→ Task to complete
Reproduce exactly the lines from the one containing "LEFT_PLACE, materials, parts, cutters)" down to the one containing "if empty is", including both of those lines, and nothing else.

======== Data block

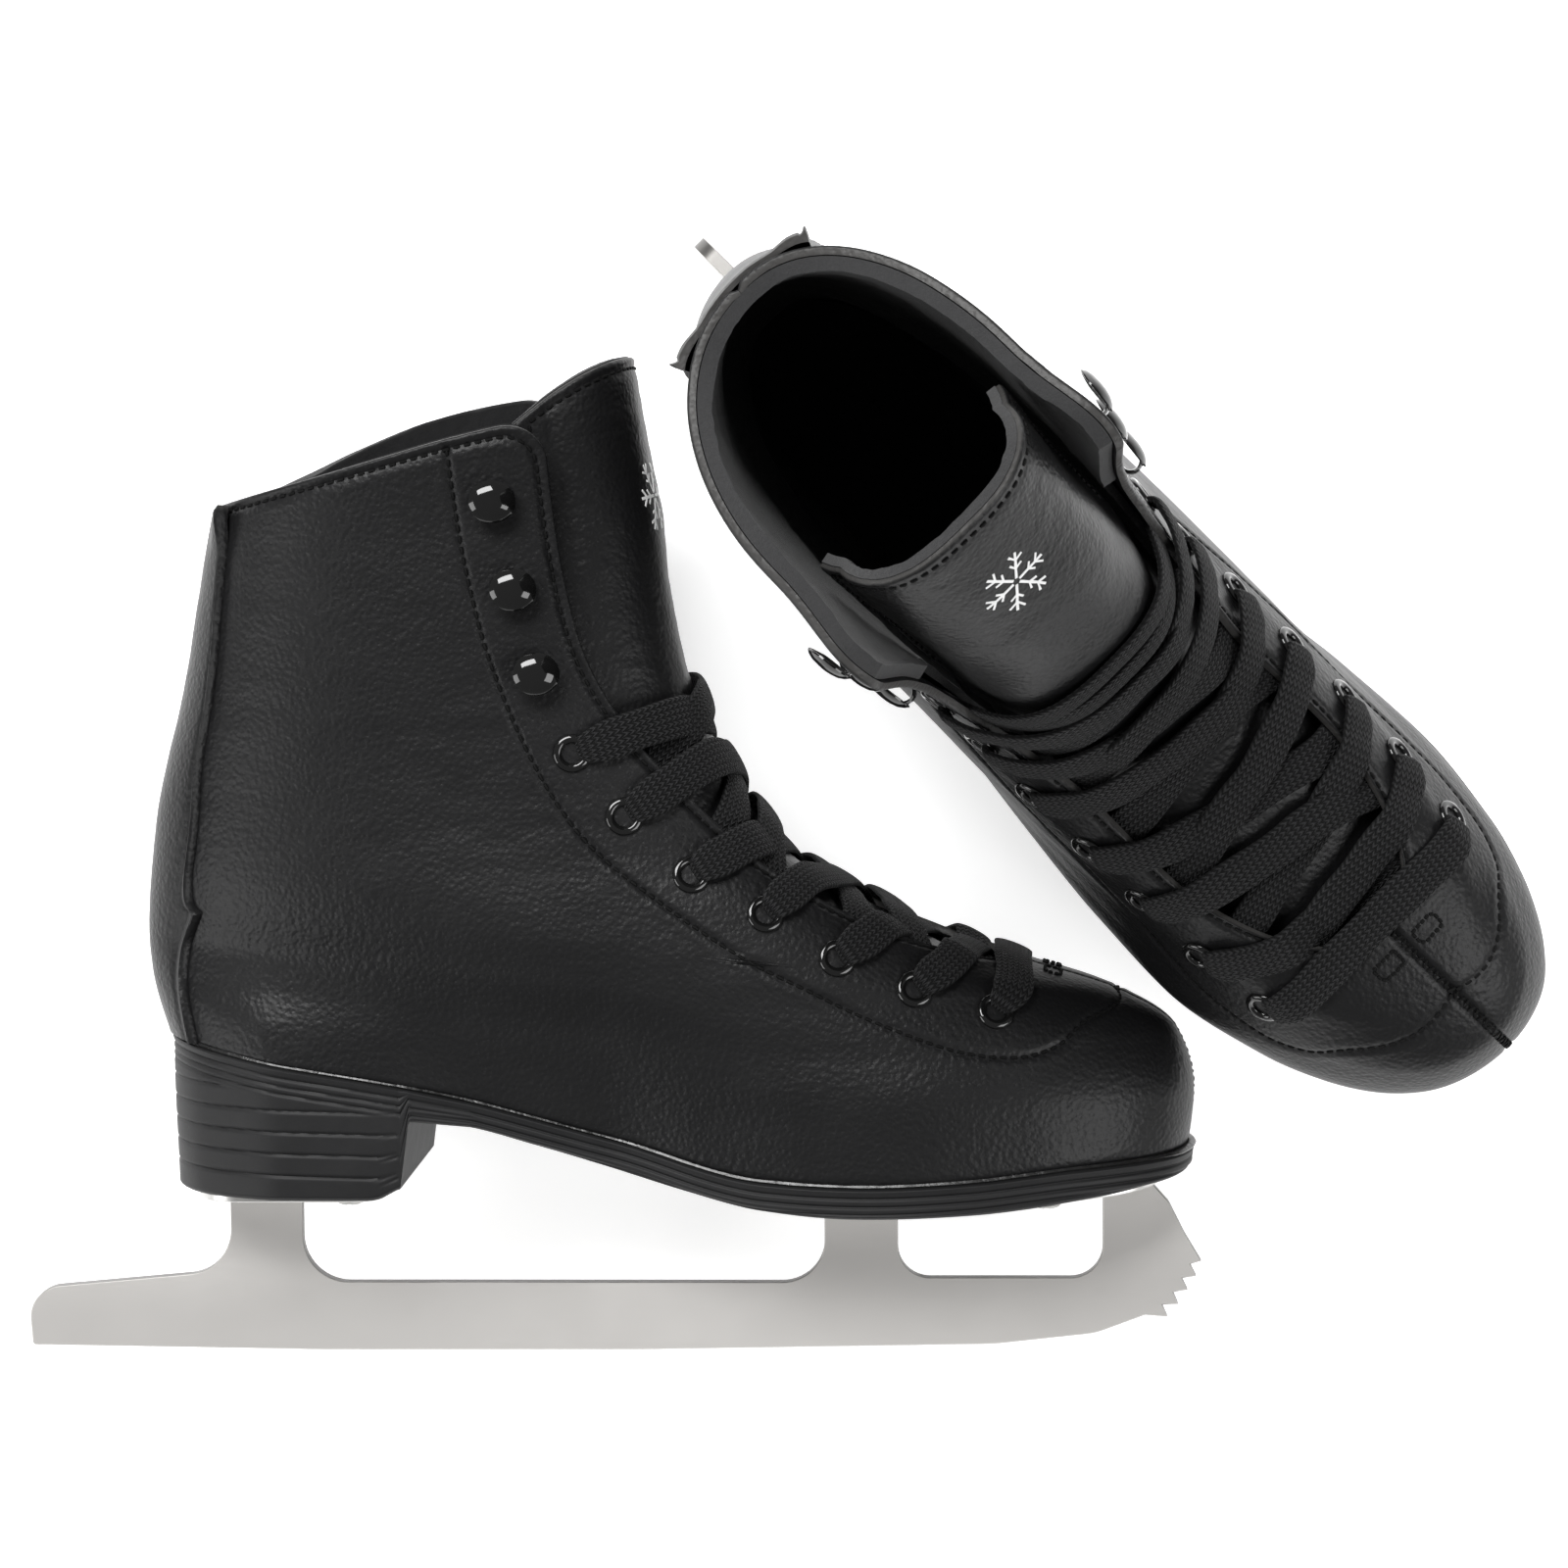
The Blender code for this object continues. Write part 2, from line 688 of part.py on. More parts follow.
def cut_or_join(obj, mesh, matrices, operation, cutters):
    """A Boolean of the object with one helper that holds a copy of the mesh at each matrix."""
    joined = bmesh.new()
    for matrix in matrices:
        copy = mesh.copy()
        copy.transform(matrix)
        joined.from_mesh(copy)
        bpy.data.meshes.remove(copy)
    helper_mesh = bpy.data.meshes.new(obj.name + "_helper")
    joined.to_mesh(helper_mesh)
    joined.free()
    helper = bpy.data.objects.new(obj.name + "_" + operation.lower(), helper_mesh)
    helper.hide_render = True
    helper.display_type = "WIRE"
    helper.parent = obj.parent
    cutters.objects.link(helper)
    modifier = obj.modifiers.new(operation.title(), "BOOLEAN")
    modifier.operation = operation
    modifier.object = helper
    modifier.solver = "EXACT"


def eyelet_stay(side):
    """The strip along a facing that carries the eyelets."""
    seats = [level_and_turn(x, z) for x, z in EYELETS]
    ends = [(seats[0][0] - 0.35, seats[0][1] + 0.03), (seats[-1][0] + 0.45, seats[-1][1] - 0.01)]
    marks = [ends[0], *seats, ends[1]]
    midway = [((a[0] + b[0]) / 2, (a[1] + b[1]) / 2) for a, b in zip(marks, marks[1:])]
    marks = sorted(marks + midway)

    def grid(depth):
        rows = []
        for v, t in marks:
            across = upper_point(side, t + 0.01, v) - upper_point(side, t - 0.01, v)
            half_turn = STAY_HALF_WIDTH * 0.02 / np.linalg.norm(across)
            shares = [(t + half_turn * k) / facing_turn(v) for k in (-1, 0, 1)]
            rows.append([layer_point(side, share, v, depth) for share in shares])
        return rows

    return shell(grid(-STAY_LIFT - 0.9), grid(-STAY_LIFT))


def lace_route():
    """The lace's middle line: it zigzags down one way, crosses at the toe and zigzags back."""
    seats = [level_and_turn(x, z) for x, z in EYELETS]
    top = len(seats) - 1
    stops = [(k, 1 if (top - k) % 2 == 0 else -1) for k in range(top, -1, -1)]
    stops += [(k, 1 if k % 2 else -1) for k in range(top + 1)]
    if stops[top][1] == stops[top + 1][1]:
        stops = stops[: top + 1] + [(k, -side) for k, side in stops[top + 1 :]]
    route = []
    for number, ((k, side), (after, _)) in enumerate(zip(stops, stops[1:])):
        crossing = (RIDGE_LEVELS[k] + RIDGE_LEVELS[after]) / 2
        depth = LACE_BAR_DEPTH if k == after else LACE_DEPTHS[number > top]
        drift = 0.0 if k == after else LACE_DRIFT * (1 if number < top else -1)
        for u in LACE_STEPS:
            seat = seats[k if u < 0 else after]
            bend = abs(u) ** 1.3
            v = crossing + (seat[0] - crossing) * bend + (drift if u > 0 else -drift) * bend
            turn = 1 - abs(u) * (1 - seat[1])
            height = depth + (LACE_LIFT - depth) * min(1.0, abs(u) / LACE_OVER_EDGE) ** 2
            route.append(inside_point(side if u < 0 else -side, turn, v, height))
    return route


def lace_mesh(mirror):
    curve = bpy.data.curves.new("lace_line", "CURVE")
    curve.dimensions = "3D"
    curve.bevel_depth = LACE_RADIUS * MM
    curve.bevel_resolution = 1
    curve.use_fill_caps = True
    route = lace_route()
    spline = curve.splines.new("POLY")
    spline.points.add(len(route) - 1)
    for point, p in zip(spline.points, route):
        point.co = (p[0] * MM, p[1] * mirror * MM, p[2] * MM, 1.0)
    return mesh_of_curve(curve)


def build_skate(hand, place, materials, parts, cutters):
    mirror = 1 if hand == "left" else -1
    empty = bpy.data.objects.new(hand + "_skate_frame", None)
    empty.location = Vector(place[0]) * MM
    empty.rotation_euler = Euler([math.radians(a) for a in place[1]])
    parts.objects.link(empty)
    bpy.context.view_layer.update()

    def add(name, solid, material):
        name = f"{hand}_{name}"
        mesh = mesh_from(*solid, name, mirror) if isinstance(solid, tuple) else solid
        return add_object(name, mesh, materials[material], empty, parts)

    add("blade", blade_mesh(), "steel")
    plates = [(add("heel_plate", heel_plate(), "steel"), HEEL_SCREWS)]
    plates.append((add("sole_plate", sole_plate(), "steel"), SOLE_SCREWS))
    sole = add("outsole", outsole(), "sole")
    add("shank", sole_strip(45, 150, 0, GAP, GAP + 1.5, widest=7, count=8), "steel")
    add("insole_board", sole_strip(18, 266, 10.0, 2.1, 4.3), "board")
    add("footbed", sole_strip(19, 265, 10.8, 4.6, 8.2), "lining")
    add("quarter_lateral", quarter(1), "leather")
    add("quarter_medial", quarter(-1), "leather")
    add("backstay", backstay(), "leather")
    add("lining", liner(), "lining")
    add("heel_counter", heel_counter(), "board")
    add("toe_puff", toe_puff(), "board")
    add("tongue_base", tongue_base(), "leather")
    hang_flap(hand, add("tongue_flap", tongue_flap(), "leather"))
    add("lace", lace_mesh(mirror), "lace")

    number = 0
    for plate, screws in plates:
        heel = plate.name.endswith("heel_plate")
        holes = []
        for x, y in screws:
            number += 1
            under = (HEEL_UNDER if heel else smooth(SOLE_UNDER, x)) - GAP - PLATE_THICK
            screw = add(f"{'heel' if heel else 'sole'}_screw_{number}", screw_mesh(under), "steel")
            screw.location = (x * MM, y * MM, 0.0)
            holes.append(Matrix.Translation((x * MM, y * MM, under * MM)))
        cut_or_join(plate, cylinder(SCREW_HOLE, -5, 6, 8), holes, "DIFFERENCE", cutters)
        cut_or_join(sole, cylinder(SCREW_HOLE, 1, 12.5, 8), holes, "DIFFERENCE", cutters)

    hook = hook_mesh()
    for side, label in ((1, "lateral"), (-1, "medial")):
        seats = [frame_matrix(*surface_frame(side, x, z), mirror) for x, z in EYELETS]
        stay = add(f"eyelet_stay_{label}", eyelet_stay(side), "enamel")
        cut_or_join(stay, cylinder(EYELET_RADIUS, 0.9, 2.5, 8), seats, "UNION", cutters)
        cut_or_join(stay, cylinder(EYELET_HOLE, -1.5, 4.0, 8), seats, "DIFFERENCE", cutters)
        for k, (x, z) in enumerate(HOOKS):
            piece = add(f"hook_{label}_{k + 1}", hook.copy(), "enamel")
            seat = frame_matrix(*surface_frame(side, x, z), mirror)
            piece.matrix_local = seat @ Matrix.Rotation(math.pi / 2, 4, "X")


def hang_flap(hand, flap):
    """Puts the flap's origin on its hinge and leans the flap back from there."""
    hinge = Vector(TONGUE_HINGE) * MM
    flap.data.transform(Matrix.Translation(-hinge))
    flap.location = hinge
    flap.rotation_euler = (0.0, math.radians(TONGUE_LEAN[hand]), 0.0)


def main():
    clear_scene()
    scene = bpy.context.scene
    parts = bpy.data.collections.new("figure_skates")
    cutters = bpy.data.collections.new("cutters")
    scene.collection.children.link(parts)
    scene.collection.children.link(cutters)
    cutters.hide_render = True
    materials = make_materials()
    build_skate("left", LEFT_PLACE, materials, parts, cutters)
    build_skate("right", RIGHT_PLACE, materials, parts, cutters)


main()
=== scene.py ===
"""The looks of a pair of black figure skates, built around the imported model.

Each skate is made in its own frame, in millimetres: x runs from the heel to the toe, z up from the ice,
and q sideways from the blade's plane towards the outer side of the foot. The left skate's q is +y and the
right skate's is -y. The upper is one surface: v is the level from the sole (0) to the collar (10), and t
the turn round it from the heel (0) to the toe (1). A side is 1 for the outer and -1 for the inner one.
"""

import math

import bmesh
import bpy
import numpy as np
from mathutils import Euler, Matrix, Vector


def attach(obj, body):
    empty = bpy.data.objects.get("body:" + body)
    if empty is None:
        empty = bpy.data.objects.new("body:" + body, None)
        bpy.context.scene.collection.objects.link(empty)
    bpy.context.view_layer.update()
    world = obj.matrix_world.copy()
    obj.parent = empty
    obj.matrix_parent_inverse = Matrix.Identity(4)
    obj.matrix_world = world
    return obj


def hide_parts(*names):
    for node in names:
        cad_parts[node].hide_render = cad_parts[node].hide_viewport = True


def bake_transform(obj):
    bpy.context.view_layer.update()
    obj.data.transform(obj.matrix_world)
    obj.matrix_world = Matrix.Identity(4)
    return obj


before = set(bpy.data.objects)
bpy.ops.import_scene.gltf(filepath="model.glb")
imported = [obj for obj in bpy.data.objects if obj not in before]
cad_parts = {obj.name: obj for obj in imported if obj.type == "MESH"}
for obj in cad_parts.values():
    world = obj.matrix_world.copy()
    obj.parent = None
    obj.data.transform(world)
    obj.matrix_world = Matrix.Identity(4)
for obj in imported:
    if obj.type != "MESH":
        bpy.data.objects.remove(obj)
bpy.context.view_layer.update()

MM = 0.001
SIDES = {1: "lateral", -1: "medial"}
PLACES = {
    "left": ((-169.2, -159.3, 51.04), (-84.0, 0.0, 0.0)),
    "right": ((3.8, 128.5, 0.63), (3.4, -2.6, -44.8)),
}
# Degrees by which each tongue leans forward, or back where negative; and how many millimetres the
# facings' upper corners curl out.
TONGUE_LEAN = {"left": 0.0, "right": -20.0}
FLARE = {"left": 1.0, "right": 5.0}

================

→ The reply
    build_skate("left", LEFT_PLACE, materials, parts, cutters)
    build_skate("right", RIGHT_PLACE, materials, parts, cutters)


main()
=== scene.py ===
"""The looks of a pair of black figure skates, built around the imported model.

Each skate is made in its own frame, in millimetres: x runs from the heel to the toe, z up from the ice,
and q sideways from the blade's plane towards the outer side of the foot. The left skate's q is +y and the
right skate's is -y. The upper is one surface: v is the level from the sole (0) to the collar (10), and t
the turn round it from the heel (0) to the toe (1). A side is 1 for the outer and -1 for the inner one.
"""

import math

import bmesh
import bpy
import numpy as np
from mathutils import Euler, Matrix, Vector


def attach(obj, body):
    empty = bpy.data.objects.get("body:" + body)
    if empty is None:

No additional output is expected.